● **Work to do**
Below this line is a set of entries; quote exactly the lines from the line that contains "points, faces, cutters))" to the line that contains "obj.parent = empty", both lines included.

● **Extracted entries**
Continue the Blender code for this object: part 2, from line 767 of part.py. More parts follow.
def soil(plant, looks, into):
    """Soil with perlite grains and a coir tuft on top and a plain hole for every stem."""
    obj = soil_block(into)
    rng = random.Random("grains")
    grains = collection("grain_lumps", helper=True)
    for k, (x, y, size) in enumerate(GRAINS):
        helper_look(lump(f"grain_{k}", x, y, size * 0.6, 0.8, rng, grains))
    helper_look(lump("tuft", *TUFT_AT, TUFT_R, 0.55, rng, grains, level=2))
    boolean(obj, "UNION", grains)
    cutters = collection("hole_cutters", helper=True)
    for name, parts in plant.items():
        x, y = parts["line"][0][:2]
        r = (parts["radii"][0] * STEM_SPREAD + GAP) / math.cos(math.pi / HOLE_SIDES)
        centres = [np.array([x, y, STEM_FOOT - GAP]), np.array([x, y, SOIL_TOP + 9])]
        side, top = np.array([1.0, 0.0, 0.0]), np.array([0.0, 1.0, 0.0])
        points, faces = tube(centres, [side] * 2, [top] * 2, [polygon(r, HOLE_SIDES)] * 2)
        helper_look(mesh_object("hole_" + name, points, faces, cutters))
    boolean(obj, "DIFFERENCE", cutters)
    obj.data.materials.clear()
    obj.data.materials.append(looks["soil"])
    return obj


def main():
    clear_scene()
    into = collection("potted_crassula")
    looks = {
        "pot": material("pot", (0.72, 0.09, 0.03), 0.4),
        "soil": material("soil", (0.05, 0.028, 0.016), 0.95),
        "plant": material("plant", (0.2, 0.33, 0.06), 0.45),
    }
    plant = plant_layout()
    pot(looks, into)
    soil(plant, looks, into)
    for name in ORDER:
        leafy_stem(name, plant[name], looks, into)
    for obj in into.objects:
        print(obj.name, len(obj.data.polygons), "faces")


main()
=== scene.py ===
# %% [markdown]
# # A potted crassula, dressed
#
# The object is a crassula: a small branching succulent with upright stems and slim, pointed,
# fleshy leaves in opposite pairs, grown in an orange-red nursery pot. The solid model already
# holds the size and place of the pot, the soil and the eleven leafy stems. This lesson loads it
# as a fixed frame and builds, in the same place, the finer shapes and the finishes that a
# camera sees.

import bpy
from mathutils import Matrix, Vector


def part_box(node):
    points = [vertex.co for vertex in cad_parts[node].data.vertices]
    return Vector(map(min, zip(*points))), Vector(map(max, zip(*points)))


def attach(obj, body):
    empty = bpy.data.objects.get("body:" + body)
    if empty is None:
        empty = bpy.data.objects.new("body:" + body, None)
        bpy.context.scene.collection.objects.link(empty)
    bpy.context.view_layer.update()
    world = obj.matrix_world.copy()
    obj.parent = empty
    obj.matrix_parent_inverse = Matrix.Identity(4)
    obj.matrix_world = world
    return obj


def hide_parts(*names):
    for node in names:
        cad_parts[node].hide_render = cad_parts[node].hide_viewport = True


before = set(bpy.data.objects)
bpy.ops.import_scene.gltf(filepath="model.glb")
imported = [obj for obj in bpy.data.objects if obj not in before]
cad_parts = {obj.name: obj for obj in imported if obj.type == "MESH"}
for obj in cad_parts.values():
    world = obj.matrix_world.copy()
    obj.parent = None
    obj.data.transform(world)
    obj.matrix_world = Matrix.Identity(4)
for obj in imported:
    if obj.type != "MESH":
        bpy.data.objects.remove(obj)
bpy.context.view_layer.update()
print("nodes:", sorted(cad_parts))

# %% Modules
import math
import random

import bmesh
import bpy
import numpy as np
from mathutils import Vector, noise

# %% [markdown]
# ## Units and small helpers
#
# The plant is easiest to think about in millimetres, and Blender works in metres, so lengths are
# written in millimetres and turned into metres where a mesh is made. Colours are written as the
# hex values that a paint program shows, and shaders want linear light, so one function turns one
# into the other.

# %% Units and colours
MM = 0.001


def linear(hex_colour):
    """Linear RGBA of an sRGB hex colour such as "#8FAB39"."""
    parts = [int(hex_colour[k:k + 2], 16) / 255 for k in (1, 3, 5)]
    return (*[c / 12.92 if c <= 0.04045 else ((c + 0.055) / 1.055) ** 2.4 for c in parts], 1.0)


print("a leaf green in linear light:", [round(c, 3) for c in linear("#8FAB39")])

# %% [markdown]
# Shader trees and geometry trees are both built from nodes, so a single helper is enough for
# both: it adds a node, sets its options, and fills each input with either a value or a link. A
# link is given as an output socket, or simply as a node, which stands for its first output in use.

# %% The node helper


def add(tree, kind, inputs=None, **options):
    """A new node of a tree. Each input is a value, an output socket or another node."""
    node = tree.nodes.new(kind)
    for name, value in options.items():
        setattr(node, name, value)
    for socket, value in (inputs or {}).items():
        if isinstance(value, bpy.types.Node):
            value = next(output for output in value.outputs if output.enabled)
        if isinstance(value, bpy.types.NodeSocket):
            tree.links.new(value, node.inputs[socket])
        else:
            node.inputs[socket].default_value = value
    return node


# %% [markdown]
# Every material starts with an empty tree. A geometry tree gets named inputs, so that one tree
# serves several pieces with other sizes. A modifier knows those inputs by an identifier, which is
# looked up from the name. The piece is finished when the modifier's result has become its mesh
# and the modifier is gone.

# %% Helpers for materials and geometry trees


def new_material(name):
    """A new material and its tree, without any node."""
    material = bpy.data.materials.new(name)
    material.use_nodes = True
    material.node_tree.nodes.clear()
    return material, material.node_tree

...

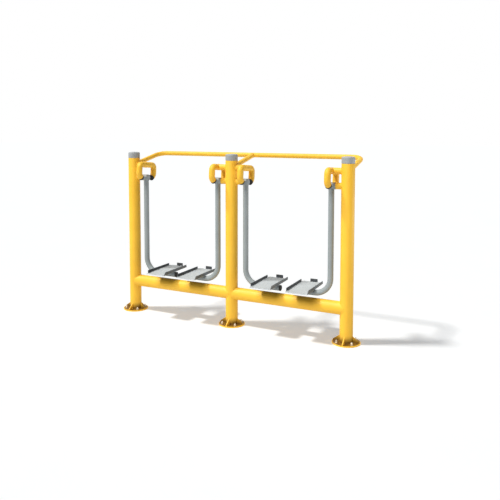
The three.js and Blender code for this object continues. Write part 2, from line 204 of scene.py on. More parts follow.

● **Exercise output**
        helper_look(mesh_object("hole_" + name, points, faces, cutters))
    boolean(obj, "DIFFERENCE", cutters)
    obj.data.materials.clear()
    obj.data.materials.append(looks["soil"])
    return obj


def main():
    clear_scene()
    into = collection("potted_crassula")
    looks = {
        "pot": material("pot", (0.72, 0.09, 0.03), 0.4),
        "soil": material("soil", (0.05, 0.028, 0.016), 0.95),
        "plant": material("plant", (0.2, 0.33, 0.06), 0.45),
    }
    plant = plant_layout()
    pot(looks, into)
    soil(plant, looks, into)
    for name in ORDER:
        leafy_stem(name, plant[name], looks, into)
    for obj in into.objects:
        print(obj.name, len(obj.data.polygons), "faces")


main()
=== scene.py ===
# %% [markdown]
# # A potted crassula, dressed
#
# The object is a crassula: a small branching succulent with upright stems and slim, pointed,
# fleshy leaves in opposite pairs, grown in an orange-red nursery pot. The solid model already
# holds the size and place of the pot, the soil and the eleven leafy stems. This lesson loads it
# as a fixed frame and builds, in the same place, the finer shapes and the finishes that a
# camera sees.

import bpy
from mathutils import Matrix, Vector


def part_box(node):
    points = [vertex.co for vertex in cad_parts[node].data.vertices]
    return Vector(map(min, zip(*points))), Vector(map(max, zip(*points)))


def attach(obj, body):
    empty = bpy.data.objects.get("body:" + body)
    if empty is None:
        empty = bpy.data.objects.new("body:" + body, None)
        bpy.context.scene.collection.objects.link(empty)
    bpy.context.view_layer.update()
    world = obj.matrix_world.copy()
    obj.parent = empty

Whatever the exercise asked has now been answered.